» WORK TO COMPLETE:
Will you restate verbatim the lines running from the line with "The three.js and Blender code for this object" to the end of the data, leaving out everything else?

******

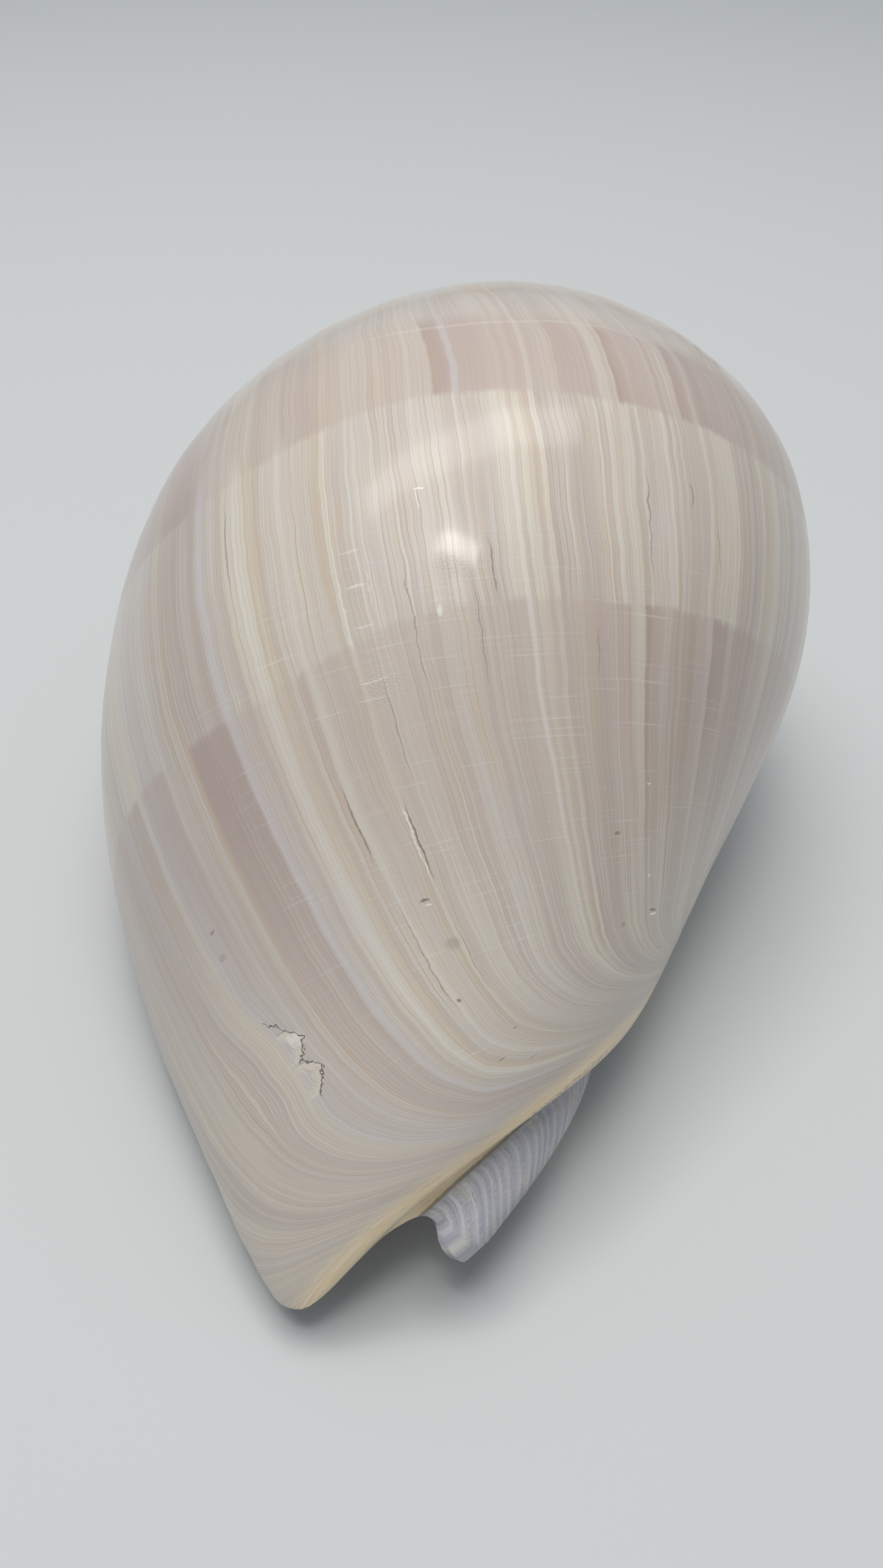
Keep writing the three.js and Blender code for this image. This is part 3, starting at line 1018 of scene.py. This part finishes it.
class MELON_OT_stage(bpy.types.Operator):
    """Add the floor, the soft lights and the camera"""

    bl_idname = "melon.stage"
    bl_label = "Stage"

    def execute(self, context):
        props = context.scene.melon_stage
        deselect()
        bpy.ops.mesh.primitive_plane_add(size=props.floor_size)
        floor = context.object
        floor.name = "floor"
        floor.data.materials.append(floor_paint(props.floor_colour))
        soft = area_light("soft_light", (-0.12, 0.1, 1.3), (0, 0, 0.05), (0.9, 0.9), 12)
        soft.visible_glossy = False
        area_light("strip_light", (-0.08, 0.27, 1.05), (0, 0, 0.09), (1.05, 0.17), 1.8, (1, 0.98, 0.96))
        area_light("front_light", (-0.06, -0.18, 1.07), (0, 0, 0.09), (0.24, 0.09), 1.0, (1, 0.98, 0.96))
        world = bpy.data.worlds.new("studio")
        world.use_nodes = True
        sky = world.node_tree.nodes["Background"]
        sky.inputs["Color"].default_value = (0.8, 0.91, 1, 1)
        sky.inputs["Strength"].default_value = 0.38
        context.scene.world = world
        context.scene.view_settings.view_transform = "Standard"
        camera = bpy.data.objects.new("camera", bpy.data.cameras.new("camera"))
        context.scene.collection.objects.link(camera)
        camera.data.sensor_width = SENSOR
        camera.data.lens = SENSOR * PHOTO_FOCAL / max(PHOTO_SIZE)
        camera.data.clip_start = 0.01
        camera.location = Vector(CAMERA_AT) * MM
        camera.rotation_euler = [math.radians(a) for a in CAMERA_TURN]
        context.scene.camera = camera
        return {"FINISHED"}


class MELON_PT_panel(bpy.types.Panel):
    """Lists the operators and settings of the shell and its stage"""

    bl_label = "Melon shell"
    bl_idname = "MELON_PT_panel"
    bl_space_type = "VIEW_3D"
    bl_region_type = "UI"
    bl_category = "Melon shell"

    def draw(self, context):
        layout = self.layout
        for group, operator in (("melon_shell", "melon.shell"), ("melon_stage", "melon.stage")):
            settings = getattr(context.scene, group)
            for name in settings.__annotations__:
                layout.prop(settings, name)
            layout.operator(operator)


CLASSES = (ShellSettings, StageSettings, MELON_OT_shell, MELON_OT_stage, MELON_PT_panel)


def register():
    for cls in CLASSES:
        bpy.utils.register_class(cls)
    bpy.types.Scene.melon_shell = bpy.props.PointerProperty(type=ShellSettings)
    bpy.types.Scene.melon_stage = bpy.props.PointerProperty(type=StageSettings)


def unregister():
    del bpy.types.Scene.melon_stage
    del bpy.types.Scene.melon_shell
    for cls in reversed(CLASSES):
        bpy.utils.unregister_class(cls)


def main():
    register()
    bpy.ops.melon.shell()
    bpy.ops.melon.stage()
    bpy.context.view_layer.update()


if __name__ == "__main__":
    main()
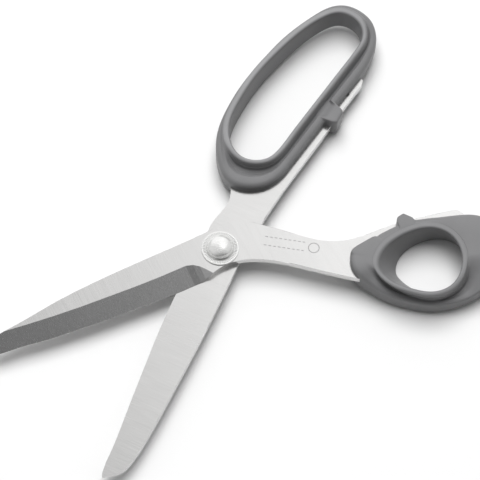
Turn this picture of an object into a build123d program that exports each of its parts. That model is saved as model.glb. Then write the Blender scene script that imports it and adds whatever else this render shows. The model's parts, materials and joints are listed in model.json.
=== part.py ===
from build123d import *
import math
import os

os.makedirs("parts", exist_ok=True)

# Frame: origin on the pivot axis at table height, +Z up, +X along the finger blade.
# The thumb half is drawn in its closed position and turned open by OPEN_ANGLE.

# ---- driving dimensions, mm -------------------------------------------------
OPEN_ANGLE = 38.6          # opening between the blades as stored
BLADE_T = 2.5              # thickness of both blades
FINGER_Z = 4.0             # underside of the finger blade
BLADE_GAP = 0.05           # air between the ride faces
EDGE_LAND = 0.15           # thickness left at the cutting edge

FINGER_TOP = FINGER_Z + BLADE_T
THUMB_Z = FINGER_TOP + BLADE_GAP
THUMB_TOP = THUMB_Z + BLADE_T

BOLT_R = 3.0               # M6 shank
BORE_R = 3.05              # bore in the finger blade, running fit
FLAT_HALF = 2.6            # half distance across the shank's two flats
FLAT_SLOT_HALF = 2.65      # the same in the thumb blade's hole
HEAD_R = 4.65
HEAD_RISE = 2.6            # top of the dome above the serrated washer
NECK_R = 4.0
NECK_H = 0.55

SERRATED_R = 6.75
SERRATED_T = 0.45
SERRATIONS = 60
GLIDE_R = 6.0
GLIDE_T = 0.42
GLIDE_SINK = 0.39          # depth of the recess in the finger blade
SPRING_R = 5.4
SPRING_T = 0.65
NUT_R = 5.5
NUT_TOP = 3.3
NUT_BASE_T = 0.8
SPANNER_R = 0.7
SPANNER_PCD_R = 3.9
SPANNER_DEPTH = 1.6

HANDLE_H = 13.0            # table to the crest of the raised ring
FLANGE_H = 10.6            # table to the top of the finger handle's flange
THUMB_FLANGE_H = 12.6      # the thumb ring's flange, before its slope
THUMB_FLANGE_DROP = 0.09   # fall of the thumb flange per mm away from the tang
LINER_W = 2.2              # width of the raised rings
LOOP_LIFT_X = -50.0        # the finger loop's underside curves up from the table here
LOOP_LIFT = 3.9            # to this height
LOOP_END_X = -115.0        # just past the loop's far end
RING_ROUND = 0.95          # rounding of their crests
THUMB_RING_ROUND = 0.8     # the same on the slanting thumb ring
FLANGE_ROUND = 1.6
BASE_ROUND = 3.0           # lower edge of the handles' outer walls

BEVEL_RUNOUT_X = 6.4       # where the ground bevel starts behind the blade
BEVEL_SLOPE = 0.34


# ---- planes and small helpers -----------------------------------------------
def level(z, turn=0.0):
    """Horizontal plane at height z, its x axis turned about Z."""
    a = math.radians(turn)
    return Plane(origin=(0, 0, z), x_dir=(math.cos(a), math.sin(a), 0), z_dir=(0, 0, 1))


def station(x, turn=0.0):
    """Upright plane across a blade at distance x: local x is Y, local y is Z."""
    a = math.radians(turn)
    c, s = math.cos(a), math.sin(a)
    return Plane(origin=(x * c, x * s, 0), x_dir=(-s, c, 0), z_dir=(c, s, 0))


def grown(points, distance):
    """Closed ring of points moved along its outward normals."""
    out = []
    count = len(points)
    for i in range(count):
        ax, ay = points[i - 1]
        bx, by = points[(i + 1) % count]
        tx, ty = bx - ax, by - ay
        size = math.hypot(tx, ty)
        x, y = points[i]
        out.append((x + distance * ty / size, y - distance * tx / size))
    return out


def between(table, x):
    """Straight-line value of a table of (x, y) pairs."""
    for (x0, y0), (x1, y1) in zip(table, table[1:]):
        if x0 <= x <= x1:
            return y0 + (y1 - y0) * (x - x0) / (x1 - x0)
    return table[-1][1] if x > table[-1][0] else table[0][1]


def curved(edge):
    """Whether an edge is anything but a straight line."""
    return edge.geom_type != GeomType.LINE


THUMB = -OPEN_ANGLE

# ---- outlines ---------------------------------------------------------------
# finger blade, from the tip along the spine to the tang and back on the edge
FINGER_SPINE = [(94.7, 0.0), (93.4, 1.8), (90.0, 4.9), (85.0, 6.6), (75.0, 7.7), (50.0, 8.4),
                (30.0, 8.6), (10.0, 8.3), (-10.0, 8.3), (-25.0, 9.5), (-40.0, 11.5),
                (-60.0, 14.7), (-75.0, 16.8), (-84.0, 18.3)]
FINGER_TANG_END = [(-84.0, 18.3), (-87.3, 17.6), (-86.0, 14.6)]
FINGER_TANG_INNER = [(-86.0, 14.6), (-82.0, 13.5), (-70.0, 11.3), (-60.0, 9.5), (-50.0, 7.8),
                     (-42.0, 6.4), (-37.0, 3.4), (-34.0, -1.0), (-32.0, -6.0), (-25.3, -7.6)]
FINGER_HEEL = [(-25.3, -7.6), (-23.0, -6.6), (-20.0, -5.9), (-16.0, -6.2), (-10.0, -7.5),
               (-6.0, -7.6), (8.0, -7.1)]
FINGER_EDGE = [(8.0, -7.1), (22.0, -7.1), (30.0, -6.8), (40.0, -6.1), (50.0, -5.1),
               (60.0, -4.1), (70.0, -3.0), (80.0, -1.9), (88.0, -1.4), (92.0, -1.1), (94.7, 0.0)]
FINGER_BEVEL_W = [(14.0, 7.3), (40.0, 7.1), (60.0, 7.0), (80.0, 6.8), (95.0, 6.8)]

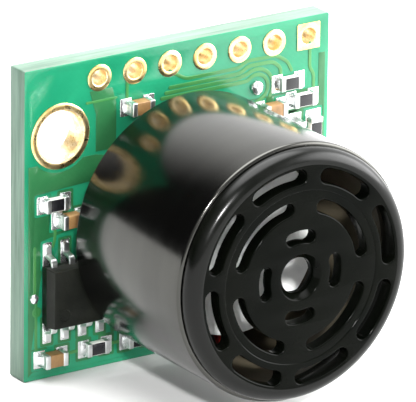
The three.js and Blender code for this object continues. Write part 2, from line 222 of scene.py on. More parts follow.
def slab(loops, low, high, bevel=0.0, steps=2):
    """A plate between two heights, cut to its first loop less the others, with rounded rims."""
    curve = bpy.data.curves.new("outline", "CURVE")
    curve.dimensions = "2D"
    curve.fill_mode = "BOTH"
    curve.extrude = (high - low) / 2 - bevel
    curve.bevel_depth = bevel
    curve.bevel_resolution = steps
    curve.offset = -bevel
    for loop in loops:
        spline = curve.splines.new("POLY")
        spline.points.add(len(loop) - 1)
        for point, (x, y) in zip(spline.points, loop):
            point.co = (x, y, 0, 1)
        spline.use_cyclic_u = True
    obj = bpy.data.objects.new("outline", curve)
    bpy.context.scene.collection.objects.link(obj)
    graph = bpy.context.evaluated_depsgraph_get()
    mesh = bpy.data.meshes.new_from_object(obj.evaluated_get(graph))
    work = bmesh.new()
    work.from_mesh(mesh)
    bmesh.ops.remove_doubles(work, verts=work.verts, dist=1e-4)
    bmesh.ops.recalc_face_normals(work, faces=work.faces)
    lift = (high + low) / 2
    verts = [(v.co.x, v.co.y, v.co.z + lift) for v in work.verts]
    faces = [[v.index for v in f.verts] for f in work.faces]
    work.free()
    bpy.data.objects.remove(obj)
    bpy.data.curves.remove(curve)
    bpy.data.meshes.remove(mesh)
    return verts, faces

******

» ANSWER TO THE TASK:
The three.js and Blender code for this object continues. Write part 2, from line 222 of scene.py on. More parts follow.
def slab(loops, low, high, bevel=0.0, steps=2):
    """A plate between two heights, cut to its first loop less the others, with rounded rims."""
    curve = bpy.data.curves.new("outline", "CURVE")
    curve.dimensions = "2D"
    curve.fill_mode = "BOTH"
    curve.extrude = (high - low) / 2 - bevel
    curve.bevel_depth = bevel
    curve.bevel_resolution = steps
    curve.offset = -bevel
    for loop in loops:
        spline = curve.splines.new("POLY")
        spline.points.add(len(loop) - 1)
        for point, (x, y) in zip(spline.points, loop):
            point.co = (x, y, 0, 1)
        spline.use_cyclic_u = True
    obj = bpy.data.objects.new("outline", curve)
    bpy.context.scene.collection.objects.link(obj)
    graph = bpy.context.evaluated_depsgraph_get()
    mesh = bpy.data.meshes.new_from_object(obj.evaluated_get(graph))
    work = bmesh.new()
    work.from_mesh(mesh)
    bmesh.ops.remove_doubles(work, verts=work.verts, dist=1e-4)
    bmesh.ops.recalc_face_normals(work, faces=work.faces)
    lift = (high + low) / 2
    verts = [(v.co.x, v.co.y, v.co.z + lift) for v in work.verts]
    faces = [[v.index for v in f.verts] for f in work.faces]
    work.free()
    bpy.data.objects.remove(obj)
    bpy.data.curves.remove(curve)
    bpy.data.meshes.remove(mesh)
    return verts, faces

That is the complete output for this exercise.